What will be the response from all three UK parties? We hope the Labour will strongly back this campaign, and look forward to the response from Douglas Alexander. At out Launch last week, Mr Alexander was broadly supportive but stressed the need for global backing.

Bank job

The coalition stress that unilateral action could be taken, arguing that “the UK Government and European Union should start extending transaction taxes already in existence, such as the UK’s 0.5 per cent stamp duty on shares.” However, as they readily acknowledge, a global agreement is desirable.
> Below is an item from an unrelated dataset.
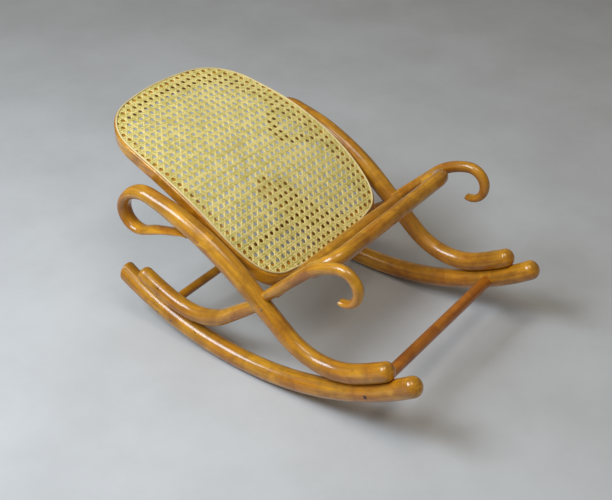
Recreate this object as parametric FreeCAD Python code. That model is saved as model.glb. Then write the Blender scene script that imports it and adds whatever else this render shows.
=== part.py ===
import FreeCAD, Part
import os
from math import atan, cos, degrees, pi, radians, sin, sqrt

os.makedirs("parts", exist_ok=True)

V = FreeCAD.Vector

# Rocking footstool of bent, turned wood with a caned seat. Millimetres, +Z up.
# The origin is on the floor, midway between the rockers, where they touch it.
# -Y is the front, where the arms end in hooks; the two sides mirror each other in X.

# Rockers: round rods bent to one arc.
SIDE_X = 150.0            # from the middle plane to the axis of each rocker
ROCKER_R = 13.5           # radius of the rod
ROCKER_ARC = 415.5        # radius of the bend, to the rod's axis
ARC_TOP = ROCKER_ARC + ROCKER_R
REAR_ANGLE = 31.2         # where the rear end stands on the arc, degrees
FRONT_ANGLE = 38.4        # where the front end stands on the arc, degrees
BALANCE = 1.53            # turn from the drawn position to the one where it rests, degrees
REAR_SLANT = 24.0         # how far the rear end is cut out of square, degrees

# Side scrolls: they lie on the rocker at the front, cross, carry the seat, and curl at the rear.
SCROLL_START = 34.3       # angle of the front end on the arc, degrees
SCROLL_SEAT = 390.0       # radius of the part that lies on the rocker
SCROLL_SPREAD = 0.02      # sideways lean of the scroll per millimetre towards the rear

# Rear legs: they lie on the rocker's rear end and rise to the scroll.
LEG_R = 11.5
LEG_START = 28.3
LEG_LEAVE = 19.0

# Front arms: round rods that rise from the scroll and end in a hook.
ARM_R = 7.8

# Cross bow between the arms.
BOW_R = 10.0
BOW_X = SIDE_X - ARM_R - BOW_R - 0.2
BOW_Y, BOW_Z = -121.8, 213.0
BOW_SLOPE = 38.0          # fall of the bow's two legs towards the rear, degrees
BOW_LEG = 46.0
BOW_CORNER = 26.0

# Straight rods: the rail thins a little towards its ends.
RAIL_R, RAIL_END_R = 9.5, 6.5
RAIL_Y, RAIL_Z = -42.3, 140.2
FRONT_DOWEL_R, FRONT_DOWEL_ANGLE = 8.0, -27.5
REAR_DOWEL_R, REAR_DOWEL_ANGLE = 6.2, 19.0

# Seat ring: a narrow hoop, straight and steep at the front, eased over towards the rear.
RING_T = 19.0             # thickness of the hoop
RING_W = 12.0             # from the edge of the cane inwards to the hoop's inner edge
RING_MARGIN = 3.4         # bare wood outside the cane
RING_ROUND = 5.0          # rounding of the hoop's two lower edges
RING_BREAK = 2.5          # rounding of its outer edge above
RING_STEEP = 36.0         # slope of the front part, degrees
RING_EASY = 15.5          # slope of the rear part, degrees
RING_BEND = 420.0         # radius between the two
RING_Y, RING_Z = 41.7, 184.5   # top face where the bend starts
SEAT_FRONT = -30.0        # front edge of the cane in plan, then its arcs: radius, turn in degrees
SEAT_ARCS = [(621, 8.76), (44.5, 61.64), (141, 18.0), (840, 11.06), (77.2, 69.03), (331, 11.51)]
CANE_T = 2.0
CORD_W, CORD_T = 3.0, 3.0


def on_arc(radius, angle):
    """Point (y, z) at this radius about the rocker's centre; the angle grows to the rear."""
    a = radians(angle)
    return radius * sin(a), ARC_TOP - radius * cos(a)


def save(name, shape):
    """Write one node, turned about the rockers' centre to the angle where the stool balances."""
    shape = shape.copy()
    shape.rotate(V(0, 0, ARC_TOP), V(1, 0, 0), -BALANCE)
    shape.exportStep("parts/" + name + ".step")


def mirrored(shape):
    return shape.mirror(V(0, 0, 0), V(1, 0, 0))


def track(start, heading, moves):
    """A planar path of lines and tangent arcs: each piece is (length, y, z, heading, curvature)."""
    y, z = start
    pieces = []
    for radius, amount in moves:
        if radius == 0:
            pieces.append((amount, y, z, heading, 0.0))
            y += amount * cos(radians(heading))
            z += amount * sin(radians(heading))
        else:
            length = radius * radians(abs(amount))
            bend = 1.0 / radius if amount > 0 else -1.0 / radius
            pieces.append((length, y, z, heading, bend))
            turned = heading + amount
            y += (sin(radians(turned)) - sin(radians(heading))) / bend
            z -= (cos(radians(turned)) - cos(radians(heading))) / bend
            heading = turned
    return pieces


def along(pieces, s):
    """Point (y, z) and heading in radians at distance s along a track."""
    for number, (length, y, z, heading, bend) in enumerate(pieces):
        if s <= length or number == len(pieces) - 1:
            h = radians(heading)
            if bend == 0:
                return y + s * cos(h), z + s * sin(h), h
            t = h + s * bend
            return y + (sin(t) - sin(h)) / bend, z - (cos(t) - cos(h)) / bend, t
        s -= length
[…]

The Make Poverty History campaign in 2005 showed both the benefits and limitations of unilateral action. At the G8 debt was cancelled and UK aid substantially increased through a combination of leadership by the Labour Government and an active civil society ensuring support from the UK public. Meanwhile, the failure at the World Trade Organisation talks the same year was partly because there was not enough pressure from civil society in the US and across the EU outside of the UK. The organisations involved will be smart to that, already stressing that the Robin Hood Tax will be a global campaign.

Labour Campaign for International Development wish them the best of luck. This campaign – along with the Global Poverty Promise campaign to enshrine 0.7% in law – are vital in ensuring we continue the leadership shown by Labour in the last 13 years and meet the UK’s obligations in the fight against global poverty.